The rest of the picture mostly sticks to the same story as the original, having been penned by David Seltzer, who wrote the 1976 one as well. This is akin to what happened with ‘Psycho’: the 1998 remake also went back to its original writer for the script. There are more changes in this rehash, but Seltzer mostly stayed the course and merely modified the story to reflect modern times.
So I won’t bother with the story. It’s okay. The key problems are in the production, direction, casting and score.
As mentioned earlier, the picture looks like a well-financed straight-to-video production. But, to make matters worse, the staging and pacing also add to this impression. John Moore, for some reason, just couldn’t infuse this picture with the aura of mystery, class and credibility that is necessary for such a spooky story. Everything is put together with a serious lack of subtlety.
Then there’s the cast.
Seamus Davey-Fitzpatrick might be a good child actor. Who knows? However, unlike his predecessors, his presence is simply not emblematic of a sinister power:
- Firstly, he looks like a cute dork, like a young Neil Tennant (from the Pet Shop Boys) – not like the Anti-Christ. He can sulk (or make his “Damien Face” as it’s called), but it’s not real emotion – unlike the original, who was masterfully directed by Richard Donner, tricked really, into emoting the way the scenes needed it.
- Secondly he’s too old. And he f-ing talks. What worked with the original is that we got the sense that there were forces around the child that were malevolent – that it was not the child himself who was. By virtue of his age, we couldn’t even begin to imagine it, and he was too young to be truly self-aware and to communicate any evil intentions.
Davey-Fitzpatrick’s Damien is nothing more than moody child who sulks and makes faces, and he has no presence whatsoever. I have no idea what possessed the filmmakers to pick him as their Antichrist. Could it be… um… I don’t know… Satan?
Meanwhile, Liev Shrieber and Julia Stiles simply weren’t convincing enough for us to believe that they were our key protagonists, Robert and Katherine Thorn; they’re too average to be these rich, politically-connected people. Gregory Peck and Lee Remick provided the Thorns with flair, with an aristocratic demeanour that made sense contextually; they were potent enough that it lent the picture credibility.

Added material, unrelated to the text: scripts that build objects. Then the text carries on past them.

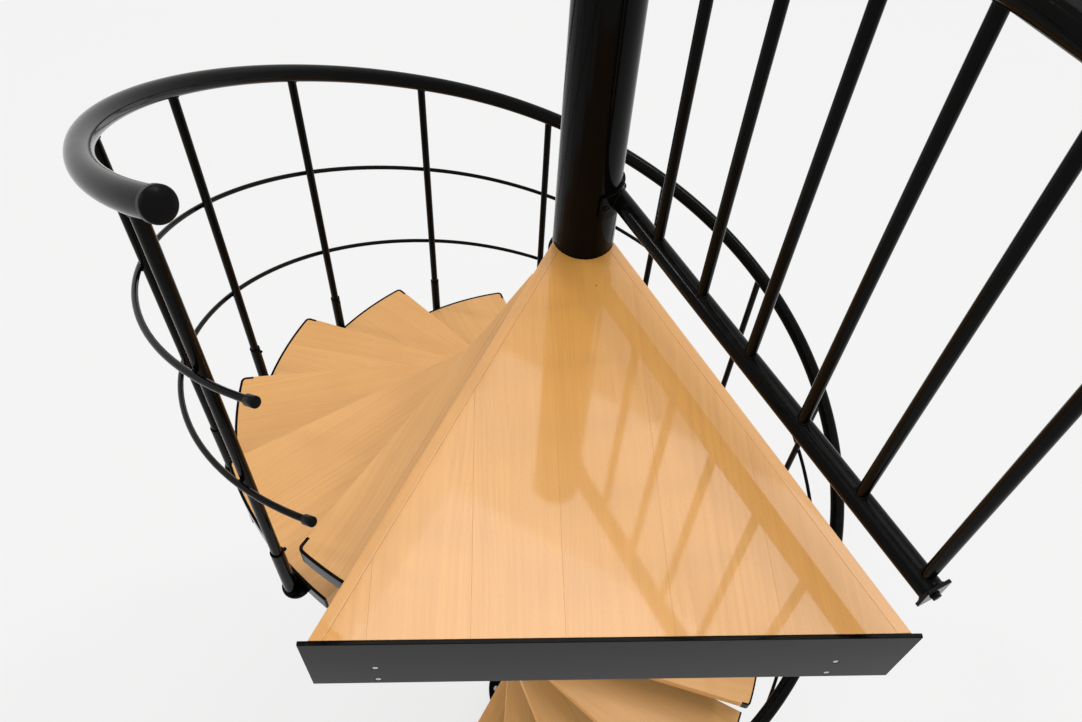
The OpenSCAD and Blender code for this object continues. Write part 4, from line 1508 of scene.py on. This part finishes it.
class STAIR_OT_guard_bars(Operator):
    """Builds the guard's balusters and the weld round each end of them."""

    bl_idname = "stair.guard_bars"
    bl_label = "Guard balusters"

    def execute(self, context):
        g = context.scene.guard_sizes
        radius = context.scene.railing_sizes.baluster
        ends = (g.low_height + g.low_radius * INTO_RAIL, g.top_height - g.top_radius * INTO_RAIL)
        bars, welds = Shell(), Shell()
        for i in range(g.bars):
            here = guard_place() @ shift(g.length - g.bar_end - i * g.bar_pitch, 0, 0)
            bars.tube([here @ shift(0, 0, z) for z in ends], radius, BAR_SIDES)
            for (_, rail, height), up in zip(guard_rails(), (1, -1)):
                path = [Vector((radius * cos(t), radius * sin(t),
                                height + up * sqrt(rail ** 2 - (radius * sin(t)) ** 2)))
                        for t in turns(BAR_SIDES)]
                welds.bead([here @ point for point in path], WELD, closed=True)
        bars.object("guard_baluster_bars", PAINTED, ["guard_balusters"])
        welds.object("guard_baluster_welds", PAINTED, crease=80)
        return {"FINISHED"}


class STAIR_OT_saddles(Operator):
    """Builds the curved plates that join the guard to the pole, and their screws."""

    bl_idname = "stair.saddles"
    bl_label = "Saddle plates"

    def execute(self, context):
        g = context.scene.guard_sizes
        inner = context.scene.pole_sizes.radius + FIT
        outer = inner + g.saddle
        place = guard_turned() @ spin(asin(g.offset / outer), "Z")
        plates, screws = Shell(), Shell()
        for _, _, height in guard_rails():
            rings = []
            for i in range(-24, 25):
                a = g.saddle_half_turn * (i / 24)
                half = self.half_height(g, (g.saddle_half_turn - abs(a)) * outer)
                section = [(inner, GUARD_EDGE - half), (inner + GUARD_EDGE, -half),
                           (outer - GUARD_EDGE, -half), (outer, GUARD_EDGE - half),
                           (outer, half - GUARD_EDGE), (outer - GUARD_EDGE, half),
                           (inner + GUARD_EDGE, half), (inner, half - GUARD_EDGE)]
                rings.append([(r * cos(a), r * sin(a), height + z) for r, z in section])
            plates.rings(rings, place=place)
            for side in (-1, 1):
                out = (place @ spin(side * g.screw_turn, "Z") @ shift(outer, 0, height)
                       @ spin(pi / 2, "Y"))
                screw(screws, out, g.screw_head, g.screw_height)
        plates.object("guard_saddle_plates", PAINTED, ["guard_saddles"], even=True)
        screws.object("guard_saddle_screws", PAINTED)
        return {"FINISHED"}

    def half_height(self, g, from_end):
        """Half the plate's height, less near its rounded corners."""
        if from_end >= SADDLE_CORNER:
            return g.saddle_height / 2
        cut = SADDLE_CORNER - sqrt(SADDLE_CORNER ** 2 - (SADDLE_CORNER - from_end) ** 2)
        return g.saddle_height / 2 - cut


class STAIR_OT_end_plates(Operator):
    """Builds the flat plates at the guard's far end, each with its bolt."""

    bl_idname = "stair.end_plates"
    bl_label = "Guard end plates"

    def execute(self, context):
        g = context.scene.guard_sizes
        plates, bolts = Shell(), Shell()
        for _, radius, height in guard_rails():
            bend = 0.004
            to_bend = radius + g.end_rim - bend
            outline = []
            for i, (x, y) in enumerate(((1, 1), (-1, 1), (-1, -1), (1, -1))):
                outline += arc((x * to_bend, y * to_bend), bend, pi / 2 * i, pi / 2 * (i + 1),
                               radians(18))
            out = guard_place() @ shift(g.length - g.end_plate, 0, height) @ spin(pi / 2, "Y")
            plates.plate(outline, 0.0, g.end_plate, GUARD_EDGE, holes=[circle(g.end_hole, 28)],
                         place=out)
            bolt(bolts, out @ shift(0, 0, g.end_plate), g.end_hole - END_BOLT_PLAY, g.end_plate,
                 stub=0.0)
        plates.object("guard_end_plates_flat", PAINTED, ["guard_end_plates"], even=True)
        bolts.object("guard_end_bolts", PAINTED)
        return {"FINISHED"}


# The camera stands on the upper floor and looks down over the landing
CAMERA_PLACE = (-0.19606, -1.44353, LANDING_TOP + 1.44789)
CAMERA_YAW = 0.0851
CAMERA_DOWN = 0.9180
CAMERA_ROLL = -0.0704
IMAGE_WIDTH = 1082
FOCAL_PIXELS = 932.86
SENSOR_WIDTH = 36.0

# A wide floor just below the base plate, and how far it and the backdrop go to white
FLOOR_RADIUS = 40.0
FLOOR_DROP = 0.0005
FLOOR_LIFT = 0.70
BACKDROP_WHITE = 0.89
WHITE = (1, 1, 1, 1)

# Soft boxes: name, setting of their power, size and place. They shine on the landing.
BOXES = (
    ("window_box", "window", (4.4, 3.4), (0.9, 1.0, 8.4)),
    ("strip_box", "strip", (3.6, 1.6), (0.6, 0.5, 8.0)),
)
BOX_TARGET = (0.1, -0.3, 3.0)

# Far lights: name, setting of their strength, width in degrees, and where they come from
SUNS = (
    ("side_light", "side", 40.0, (-6.0, -3.0, 9.0)),
    ("back_light", "back", 60.0, (5.0, 6.0, 7.0)),
    ("left_glint", "glint", 7.0, (-7.0, 2.0, 7.0)),
    ("right_glint", "glint", 7.0, (6.0, 1.0, 9.0)),
)
SUN_TARGET = (0, 0, 1.8)


class STAIR_OT_stage(Operator):
    """Sets up the camera, the plain floor, the sky and the soft lights."""

    bl_idname = "stair.stage"
    bl_label = "Stage"

    def execute(self, context):
        self.camera(context)
        self.floor(context)
        self.sky(context)
        self.lamps(context)
        context.scene.view_settings.view_transform = "Standard"
        return {"FINISHED"}

    def camera(self, context):
        data = bpy.data.cameras.new("floor_camera")
        data.sensor_fit = "HORIZONTAL"
        data.sensor_width = SENSOR_WIDTH
        data.lens = FOCAL_PIXELS / IMAGE_WIDTH * SENSOR_WIDTH
        camera = bpy.data.objects.new("floor_camera", data)
        ahead = Vector((sin(CAMERA_YAW) * cos(CAMERA_DOWN), cos(CAMERA_YAW) * cos(CAMERA_DOWN),
                        -sin(CAMERA_DOWN)))
        level = Vector((cos(CAMERA_YAW), -sin(CAMERA_YAW), 0.0))
        below = ahead.cross(level)
        right = cos(CAMERA_ROLL) * level + sin(CAMERA_ROLL) * below
        up = sin(CAMERA_ROLL) * level - cos(CAMERA_ROLL) * below
        turned = Matrix((right, up, -ahead)).transposed().to_4x4()
        camera.matrix_world = shift(*CAMERA_PLACE) @ turned
        context.scene.collection.objects.link(camera)
        context.scene.camera = camera

    def floor(self, context):
        """A plain floor whose lit colour is lifted for the camera and keeps the shadow."""
        f = Finish("plain_floor")
        paint = (*context.scene.stair_finishes.floor, 1.0)
        matt = f.node("ShaderNodeBsdfPrincipled", None, {"Base Color": paint, "Roughness": 0.9})
        bright = f.node("ShaderNodeEmission", None, {"Color": WHITE, "Strength": 1.0})
        both = f.node("ShaderNodeMixShader", None,
                      {0: self.seen(f) * FLOOR_LIFT, 1: matt, 2: bright})
        slab = bmesh.new()
        slab.faces.new([slab.verts.new((x, y, -FLOOR_DROP)) for x, y in circle(FLOOR_RADIUS, 64)])
        data = bpy.data.meshes.new("floor")
        slab.to_mesh(data)
        slab.free()
        data.materials.append(f.close(both))
        floor = bpy.data.objects.new("floor", data)
        context.scene.collection.objects.link(floor)

    def seen(self, f):
        """1 for rays from the camera, from mirrors and through glass."""
        rays = [f.node("ShaderNodeLightPath", None, None, output=name)
                for name in ("Is Camera Ray", "Is Glossy Ray", "Is Transmission Ray")]
        return (rays[0] + rays[1] + rays[2]).held()

    def sky(self, context):
        world = bpy.data.worlds.new("studio_sky")
        context.scene.world = world
        f = Finish("studio_sky", world)
        light = f.node("ShaderNodeBackground", None,
                       {"Color": WHITE, "Strength": context.scene.studio.sky})
        white = f.node("ShaderNodeBackground", None, {"Color": WHITE, "Strength": BACKDROP_WHITE})
        both = f.node("ShaderNodeMixShader", None, {0: self.seen(f), 1: light, 2: white})
        f.close(both, "ShaderNodeOutputWorld")

    def lamps(self, context):
        studio = context.scene.studio
        for name, setting, size, place in BOXES:
            box = bpy.data.lights.new(name, "AREA")
            box.shape = "RECTANGLE"
            box.size, box.size_y = size
            box.energy = getattr(studio, setting)
            self.hang(context, box, place, BOX_TARGET)
        for name, setting, width, place in SUNS:
            sun = bpy.data.lights.new(name, "SUN")
            sun.energy = getattr(studio, setting)
            sun.angle = radians(width)
            self.hang(context, sun, place, SUN_TARGET)

    def hang(self, context, data, place, target):
        lamp = bpy.data.objects.new(data.name, data)
        lamp.location = place
        aim = Vector(target) - Vector(place)
        lamp.rotation_euler = aim.to_track_quat("-Z", "Y").to_euler()
        context.scene.collection.objects.link(lamp)


PIECES = (
    STAIR_OT_pole, STAIR_OT_base, STAIR_OT_trays, STAIR_OT_tray_screws, STAIR_OT_boards,
    STAIR_OT_landing_frame, STAIR_OT_landing_deck, STAIR_OT_landing_strips,
    STAIR_OT_landing_plate, STAIR_OT_balusters, STAIR_OT_sleeves, STAIR_OT_handrail,
    STAIR_OT_mid_rails, STAIR_OT_guard_rails, STAIR_OT_guard_bars, STAIR_OT_saddles,
    STAIR_OT_end_plates, STAIR_OT_stage,
)

GROUPS = {
    "pole_sizes": PoleSizes,
    "tread_sizes": TreadSizes,
    "landing_sizes": LandingSizes,
    "railing_sizes": RailingSizes,
    "guard_sizes": GuardSizes,
    "stair_finishes": Finishes,
    "studio": StudioSettings,
}


class STAIR_PT_pieces(Panel):
    """Lists the staircase's pieces in the sidebar."""

    bl_idname = "STAIR_PT_pieces"
    bl_label = "Staircase"
    bl_space_type = "VIEW_3D"
    bl_region_type = "UI"
    bl_category = "Staircase"

    def draw(self, context):
        for piece in PIECES:
            self.layout.operator(piece.bl_idname)
        for group, kind in GROUPS.items():
            box = self.layout.box()
            for name in kind.__annotations__:
                box.prop(getattr(context.scene, group), name)


def register():
    for kind in (*GROUPS.values(), *PIECES, STAIR_PT_pieces):
        bpy.utils.register_class(kind)
    for name, kind in GROUPS.items():
        setattr(bpy.types.Scene, name, PointerProperty(type=kind))


def unregister():
    for name in GROUPS:
        delattr(bpy.types.Scene, name)
    for kind in reversed((*GROUPS.values(), *PIECES, STAIR_PT_pieces)):
        bpy.utils.unregister_class(kind)


def main():
    register()
    for piece in PIECES:
        group, name = piece.bl_idname.split(".")
        getattr(getattr(bpy.ops, group), name)()


if __name__ == "__main__":
    main()
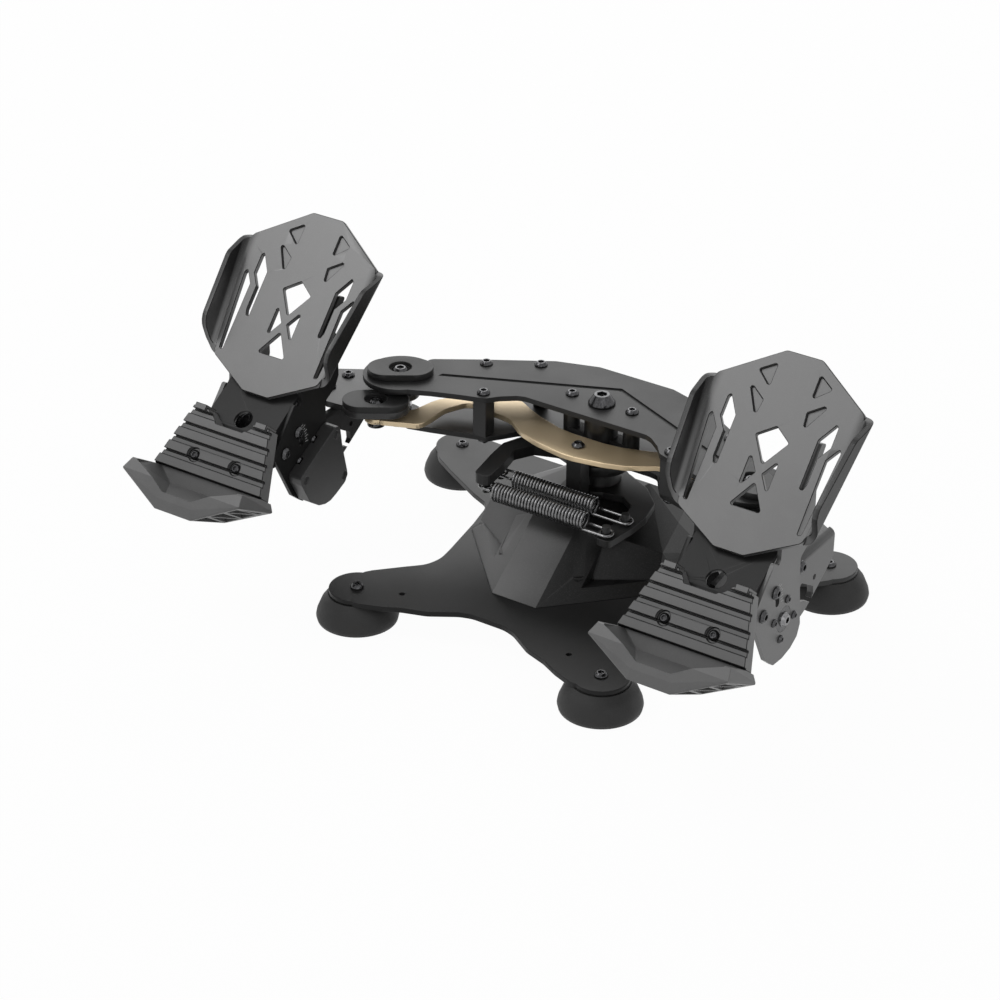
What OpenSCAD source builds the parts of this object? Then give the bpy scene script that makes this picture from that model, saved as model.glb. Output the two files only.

Shrieber and Stiles’ takes on the Thorns could transform them into accountants and we wouldn’t know the difference; they don’t have the same confidence, the same entitlement, the class, or gravitas that the other two had. One might argue that this is superfluous, but I don’t think so: their original personalities inform their characters tremendously – explaining why they take so long to notice -and believe- that something is wrong with Damien, for instance.
But, honestly, to be fair, it’s quite possible that the problem is with the direction, because, whoah… even Mia Farrow sucked @$$ here. It’s hard to imagine, but her performance is, at best, adequate. Given how unsettling Mrs. Baylock’s presence was in the first one, it was disappointing to find a kooky nanny in her stead. At no point do we get a sense of danger from Farrow, even though she is absolutely capable of anything. So it must be the director’s fault.
It’s unfortunate, but that’s pretty much the case with everyone on hand (Pete Postlethwaite is particularly awful as Father Brennan!), which is why I want to blame the director. Only David Thewlis, as Keith Jennings, offers a decent enough presence – and, even then, it’s only when he has no lines to do, as is the case in the first part of the film. Once he’s given more to do, he merely gets by. (nota bene weirdly enough, he was the only cast member to be nominated for a Razzie)
*MAJOR spoiler alert*
To make matters worse, this ‘Omen’ is just riddled with stupidity. For example:
*MAJOR spoiler alert*
This ‘Omen’ also strays from some of the series’ conventions:
- When we are first introduced to the Rottweilers, we don’t yet realize how significant they are – which is that they are essentially the omen of bad things to come. Here, not only do they have a smaller role, the first dog isn’t even a Rottweiler. It’s not like they changed them all up. No. Only the first one is a different breed of dog,
What’s with that first dog? Why isn’t it a Rottweiler? It’s a mainstay of the series’ mythology, so why change it for that one scene? If you’re gonna change it, change it all the way – these dogs were meant to be omens of evil deeds to come. Anyway, there was absolutely nothing scary about that drooling black dog at the beginning – unless you’re afraid of cute drooling puppy doggies, that is.
- Unlike the original, which tends to set up the scares in a more traditional/clever fashion, this Omen tends to go for cheap scares like giving us nightmare sequences and using loud music to produce a shock. It’s absolutely ridiculous because not only are they clichés, but they’re the tools of someone who hasn’t mastered suspense.
- Speaking of which, they decided to mostly avoid Jerry Goldsmith’s iconic, Oscar-winning score, which worked so beautifully because it knew how to create a mood. I’ve been a fan of Marco Beltrami in the past, but his score for this revamp is utterly unexceptional, even as it subtly refers to the originals. Nothing distinguishes it from any other horror film music – which is a huge loss for such a film.
Frankly, 2006’s remake of ‘The Omen’ is an utter mess. I’ve seen worse films, of course, but given the high standard that the original set for the series, this one is a travesty in comparison. Even the disappointing ‘The Final Conflict’ is a bloody masterpiece next to it. Whoever decided to green-light this picture is complicit in the killing of a franchise they were likely trying to give life to.
Katherine Thorn: “What’s the matter, those other kids didn’t want to play with you?”
Damien: “They’re afraid.”
Don’t see ‘The Omen (2006)’: it’s a bad picture by any standard. See the original. And if you like it, follow it up with ‘Damien: Omen II‘ and ‘The Final Conflict‘. The remake might not scar you for life, but it will hurt.
You’ve been warned. Don’t suffer needlessly.